Going against the very grain of God and pleasing ourselves sexually by ourselves is not what we were made for. It’s why so many people involved in this vice feel guilty about it. It’s just like any other vice. It’s fun for a moment, but guilt follows. God never wanted guilt to haunt us. Adam and Eve felt this when they knew they had done something wrong in Eden, and God came looking for them—He didn’t abandon them.
Self-pleasure is all the more tempting and destructive in a world of pornography on demand. So many people today who are addicted to pornography are finding that once they are married, they are often sexually broken. Arousal mechanisms malfunction; the brain has been rewired from experiencing pleasure by pleasing someone else to, in some cases, needing surreal circumstances to achieve normal sexual satisfaction.

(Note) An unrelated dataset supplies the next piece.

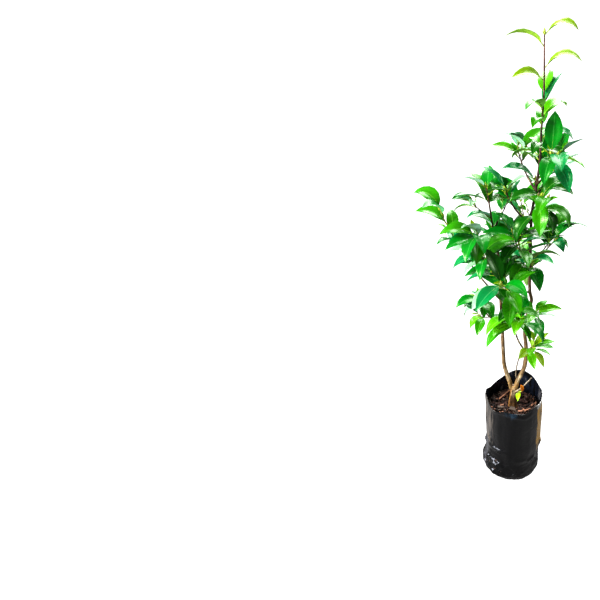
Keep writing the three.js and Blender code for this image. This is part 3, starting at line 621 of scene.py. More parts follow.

To anyone reading this who has deceived themselves into thinking this is a safe practice even in marriage, hear me clearly. You’re missing out on true pleasure, which lasts long after the bedroom high. Don’t deprive your spouse of the joy God intended because you are so selfish and want to let desire run wild without any temperance of this God-given chemical system hardwired in us for mutual pleasure. Take it as seriously as if you were addicted to some harmful drug. It will be the end of you if you don’t recalibrate things for the use they were created for. After you realize how serious it is, plead with God to bring victory into your life. But this must be a joint effort between your will and God’s grace. It will be the saving of your sanity, your marriage, and will ultimately lead to joy (and pleasure) you’ve perhaps yet to experience.